Ich setzte ihn auf der Fensterbank ab. Mit dem Rücken lehnte ich ihn seitlich an den Fensterstock. Die Beine und Füße hob ich auf die Fensterbank. So konnte er einigermaßen sitzen.
„Du musst mich festhalten, damit ich nicht runterfalle.“
„Keine Bange, Bernd macht das.“
Mit seinen knochigen Wangen, den dunklen Augen, schwarzen Augenbrauen und dem kurzen, dunkelbraunen Haar wirkte er irgendwie ernst. Außer wenn er lächelte, dann formten sich seine Augen zu lustigen Schlitzen und der Mund wurde ganz breit. Aber eigentlich, dachte ich, hat er ja auch allen Grund, ernst zu sein. Er hatte den Kopf zum Licht gedreht. Ich stand wie eine lebende Absturzsicherung bei ihm.
„Bist du schon lange hier, Christian?“
„Februar.“
„Und davor?“
„Hauptschule Langensteinbach. Schule für Körperbehinderte. Wieso?“
„Ja, wieso? Ich will es einfach wissen. Nur so.“
„Wenn du öfter kommst, macht es Sinn. Nur so, nicht.“
„Kommt drauf an. Ich bin in Gruppe 2 und heute nur der Ersatzmann hier.“
„Schade.“
„Ich mach’ die Dienstpläne ja nicht.“
„Du kannst mich aber ruhig öfter besuchen.“
„Hm …“
Im Raum waren noch andere Kinder, um die sich aber die Schwester kümmerte. Das zweitälteste Kind nach Christian, war zehn, keines war in dieser Gruppe unter acht. Es waren immer sechs Kinder zu betreuen. Da war das Kind, das geistig und körperlich behindert war und intensive Betreuung und Pflege brauchte. Da war das lernbehinderte Kind, da war das verhaltensauffällige Kind, da war das hyperaktive Kind. Ein kleiner Kreis mit großen Problemen.
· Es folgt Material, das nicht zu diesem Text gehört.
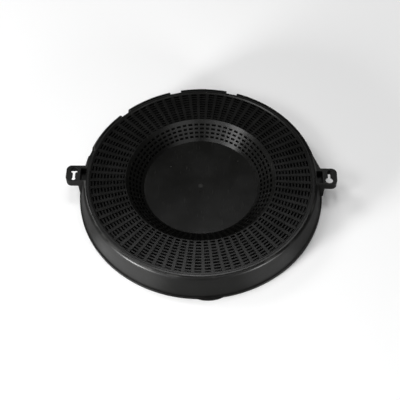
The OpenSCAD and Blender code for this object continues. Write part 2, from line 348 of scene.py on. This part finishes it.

Hyperaktive Kinder waren oft zur Diagnose oder zur medikamentösen Einstellung im Haus. Bei anderen ging es ganz grundsätzlich darum, einen Ansatz für die passende Therapie zu finden. Zwei Kinder waren nur befristet zur Entlastung der Eltern in Gruppe 3 untergebracht worden. Die Gruppe war lebhaft. Überwiegend waren es Jungs. Hin und wieder kam auch mal ein Mädchen dazu. Jedenfalls war hier immer etwas los. Auch heute wieder. Schreien, lachen, rufen, streiten. Aus dem Augenwinkel konnte ich ein fliegendes Schachbrett sehen. Ich fragte mich, wie Christian hier wohl Ruhe fand, warum er nicht lieber in seinem Zimmer war. Aber Ruhe war vielleicht genau das Gegenteil von dem, was er jetzt brauchte. Im nächsten Moment hatte sich eines der Kinder verletzt. Es blutete an der Hand. Ich nahm Christian vom Fensterbrett und legte ihn rasch wieder auf sein Bett. Die Schwester hatte schon den Erste-Hilfe-Kasten gegriffen, und wir legten dem Jungen rasch einen Verband an, um die Blutung zu stillen. Später musste er genäht werden.
Eines der Kinder, ein blonder Junge, war mir besonders aufgefallen. Sein Name war Johann. Als ich im KIZE angefangen hatte, war er noch hier in der Gruppe 3 gewesen. Er hatte mit Christian das Zimmer geteilt. Das letzte Mal, als ich zum Aushelfen in der Gruppe gewesen war, hatte ich ihn noch gesehen. Ein intelligenter Kerl, der seinen Eltern zu Hause erhebliche Sorgen bereitet hatte, weil er seinem Leben im Alter von 11 Jahren ein Ende bereiten wollte. Im Kinderzentrum hatte er sich vor ein paar Tagen mit einem Handtuch selbst erwürgen wollen.